+++ Records supplied

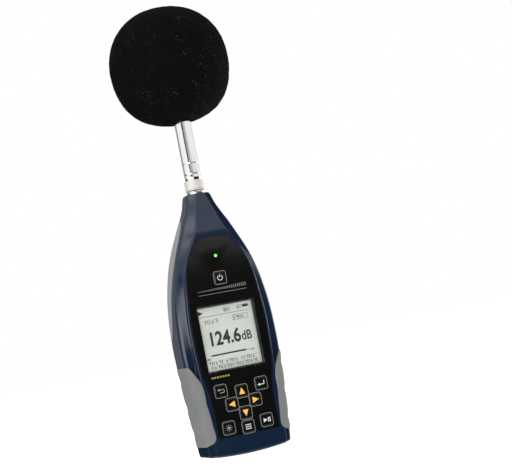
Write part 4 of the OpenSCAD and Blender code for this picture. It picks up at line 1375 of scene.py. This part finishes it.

++++++
+++ Records supplied

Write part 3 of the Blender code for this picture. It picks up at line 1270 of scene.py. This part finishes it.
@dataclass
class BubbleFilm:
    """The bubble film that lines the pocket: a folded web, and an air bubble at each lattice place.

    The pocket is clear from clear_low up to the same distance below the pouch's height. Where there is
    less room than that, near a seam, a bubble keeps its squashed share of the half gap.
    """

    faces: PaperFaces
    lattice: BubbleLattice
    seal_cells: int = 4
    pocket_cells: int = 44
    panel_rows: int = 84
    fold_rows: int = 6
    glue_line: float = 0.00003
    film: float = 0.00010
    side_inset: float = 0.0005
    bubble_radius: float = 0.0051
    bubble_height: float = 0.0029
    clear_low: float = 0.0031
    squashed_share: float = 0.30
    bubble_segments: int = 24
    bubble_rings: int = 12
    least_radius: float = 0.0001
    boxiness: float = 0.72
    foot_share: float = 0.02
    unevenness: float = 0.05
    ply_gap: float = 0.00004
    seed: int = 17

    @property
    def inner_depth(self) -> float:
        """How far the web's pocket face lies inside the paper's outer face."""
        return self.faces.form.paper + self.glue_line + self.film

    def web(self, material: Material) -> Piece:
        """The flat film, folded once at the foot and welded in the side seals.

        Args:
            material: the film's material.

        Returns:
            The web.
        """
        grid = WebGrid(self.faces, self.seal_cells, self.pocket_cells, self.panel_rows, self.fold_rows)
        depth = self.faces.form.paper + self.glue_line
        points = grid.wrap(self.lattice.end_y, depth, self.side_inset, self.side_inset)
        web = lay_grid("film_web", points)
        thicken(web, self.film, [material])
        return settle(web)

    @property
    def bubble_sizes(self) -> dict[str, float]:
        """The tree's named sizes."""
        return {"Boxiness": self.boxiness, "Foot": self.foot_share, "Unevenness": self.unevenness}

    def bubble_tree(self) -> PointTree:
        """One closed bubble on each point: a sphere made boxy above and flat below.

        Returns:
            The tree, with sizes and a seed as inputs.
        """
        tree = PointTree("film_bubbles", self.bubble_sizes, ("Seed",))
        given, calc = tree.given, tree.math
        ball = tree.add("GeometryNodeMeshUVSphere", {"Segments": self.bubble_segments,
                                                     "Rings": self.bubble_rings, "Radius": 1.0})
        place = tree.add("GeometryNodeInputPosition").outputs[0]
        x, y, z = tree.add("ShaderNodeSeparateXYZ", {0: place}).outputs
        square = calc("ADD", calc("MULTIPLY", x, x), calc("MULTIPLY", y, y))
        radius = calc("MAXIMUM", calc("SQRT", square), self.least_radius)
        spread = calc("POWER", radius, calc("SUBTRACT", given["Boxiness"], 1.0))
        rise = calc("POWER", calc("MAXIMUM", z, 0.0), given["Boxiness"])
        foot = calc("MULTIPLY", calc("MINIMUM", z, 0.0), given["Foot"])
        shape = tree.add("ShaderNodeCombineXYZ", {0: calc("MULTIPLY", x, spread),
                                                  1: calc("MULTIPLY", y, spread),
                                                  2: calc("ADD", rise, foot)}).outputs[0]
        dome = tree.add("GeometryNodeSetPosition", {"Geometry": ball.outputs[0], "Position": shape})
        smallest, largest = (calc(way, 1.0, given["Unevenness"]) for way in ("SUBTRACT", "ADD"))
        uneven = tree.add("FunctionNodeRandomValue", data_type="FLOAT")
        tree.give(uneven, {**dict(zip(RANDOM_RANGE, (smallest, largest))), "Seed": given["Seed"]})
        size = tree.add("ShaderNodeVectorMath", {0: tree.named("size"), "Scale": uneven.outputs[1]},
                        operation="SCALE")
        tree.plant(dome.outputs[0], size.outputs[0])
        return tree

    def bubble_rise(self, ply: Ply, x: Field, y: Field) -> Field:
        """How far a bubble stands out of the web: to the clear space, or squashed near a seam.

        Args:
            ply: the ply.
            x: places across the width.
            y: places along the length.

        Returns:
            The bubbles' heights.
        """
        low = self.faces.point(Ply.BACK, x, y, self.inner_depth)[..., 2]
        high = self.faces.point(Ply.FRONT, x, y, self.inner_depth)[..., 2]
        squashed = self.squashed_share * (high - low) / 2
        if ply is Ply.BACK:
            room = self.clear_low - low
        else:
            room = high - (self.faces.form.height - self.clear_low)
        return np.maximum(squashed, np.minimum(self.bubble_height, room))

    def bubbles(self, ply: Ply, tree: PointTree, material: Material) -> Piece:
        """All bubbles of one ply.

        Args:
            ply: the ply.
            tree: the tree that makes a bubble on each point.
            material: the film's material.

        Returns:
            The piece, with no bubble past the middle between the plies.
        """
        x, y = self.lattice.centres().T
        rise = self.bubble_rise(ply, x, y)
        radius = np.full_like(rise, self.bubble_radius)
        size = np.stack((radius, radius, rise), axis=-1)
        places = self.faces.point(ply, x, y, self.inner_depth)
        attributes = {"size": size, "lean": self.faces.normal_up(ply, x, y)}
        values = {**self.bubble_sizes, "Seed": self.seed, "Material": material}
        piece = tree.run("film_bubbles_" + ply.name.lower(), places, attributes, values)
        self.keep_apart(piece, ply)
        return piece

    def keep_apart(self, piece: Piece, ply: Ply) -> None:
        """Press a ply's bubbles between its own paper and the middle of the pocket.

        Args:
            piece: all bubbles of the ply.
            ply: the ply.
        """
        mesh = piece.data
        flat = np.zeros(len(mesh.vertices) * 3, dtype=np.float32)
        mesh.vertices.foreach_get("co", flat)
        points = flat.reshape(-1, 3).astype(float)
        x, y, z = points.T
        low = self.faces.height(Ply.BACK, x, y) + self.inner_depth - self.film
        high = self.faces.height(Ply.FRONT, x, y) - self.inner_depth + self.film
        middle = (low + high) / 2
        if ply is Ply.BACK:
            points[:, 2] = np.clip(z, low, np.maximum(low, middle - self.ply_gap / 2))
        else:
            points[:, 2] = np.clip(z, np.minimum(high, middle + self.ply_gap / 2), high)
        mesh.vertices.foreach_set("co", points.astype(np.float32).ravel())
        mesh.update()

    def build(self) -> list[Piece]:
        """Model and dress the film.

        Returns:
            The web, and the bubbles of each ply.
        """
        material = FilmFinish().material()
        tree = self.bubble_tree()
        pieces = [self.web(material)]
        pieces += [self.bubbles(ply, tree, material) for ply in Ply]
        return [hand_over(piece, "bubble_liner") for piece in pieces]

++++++
+++ Records supplied

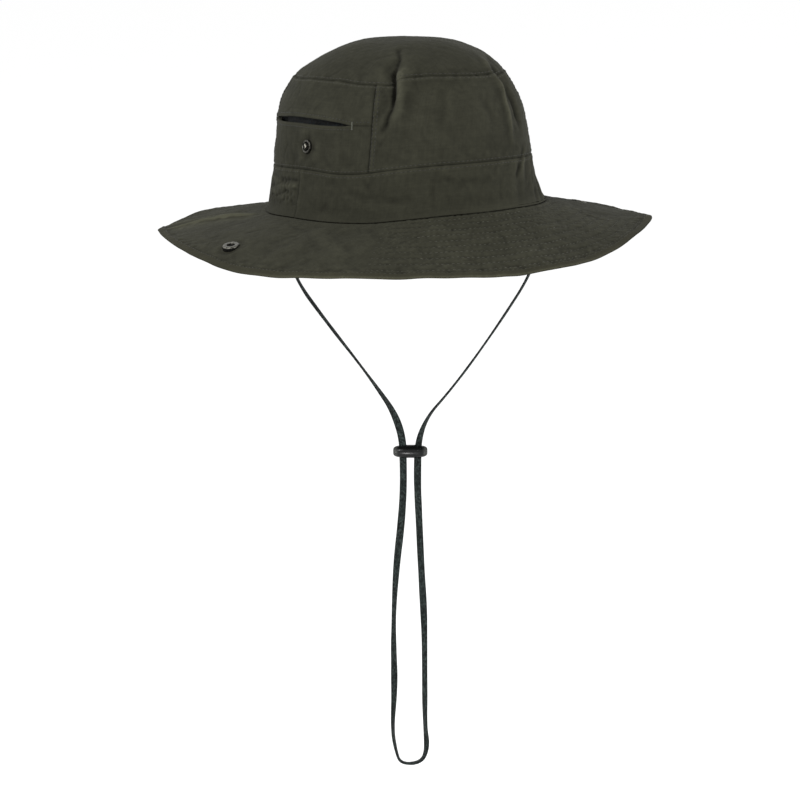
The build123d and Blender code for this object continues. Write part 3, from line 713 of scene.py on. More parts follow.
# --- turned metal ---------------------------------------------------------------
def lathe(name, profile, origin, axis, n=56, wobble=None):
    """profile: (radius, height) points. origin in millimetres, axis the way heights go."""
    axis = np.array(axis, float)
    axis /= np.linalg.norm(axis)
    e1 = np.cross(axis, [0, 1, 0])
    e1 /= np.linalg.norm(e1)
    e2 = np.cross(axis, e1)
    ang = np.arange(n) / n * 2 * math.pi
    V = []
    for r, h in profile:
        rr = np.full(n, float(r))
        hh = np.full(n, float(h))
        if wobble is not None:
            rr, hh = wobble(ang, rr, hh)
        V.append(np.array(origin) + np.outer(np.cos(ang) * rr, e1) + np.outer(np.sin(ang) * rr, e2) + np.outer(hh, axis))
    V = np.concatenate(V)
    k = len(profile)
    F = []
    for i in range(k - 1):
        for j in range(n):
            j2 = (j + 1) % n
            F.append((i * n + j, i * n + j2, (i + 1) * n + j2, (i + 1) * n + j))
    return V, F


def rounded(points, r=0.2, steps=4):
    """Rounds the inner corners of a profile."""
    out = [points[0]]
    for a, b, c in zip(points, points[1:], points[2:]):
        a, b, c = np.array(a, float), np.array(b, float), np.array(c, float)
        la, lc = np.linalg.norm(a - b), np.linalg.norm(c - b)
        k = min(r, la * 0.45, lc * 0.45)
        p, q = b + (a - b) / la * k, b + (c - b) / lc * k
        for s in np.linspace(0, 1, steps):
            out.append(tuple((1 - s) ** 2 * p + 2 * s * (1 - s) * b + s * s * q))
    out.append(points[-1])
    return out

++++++

▶ **Task description**: Gather every line from the listing above in which the word "picks" appears.

▶ **Reply**:
Write part 4 of the OpenSCAD and Blender code for this picture. It picks up at line 1375 of scene.py. This part finishes it.
Write part 3 of the Blender code for this picture. It picks up at line 1270 of scene.py. This part finishes it.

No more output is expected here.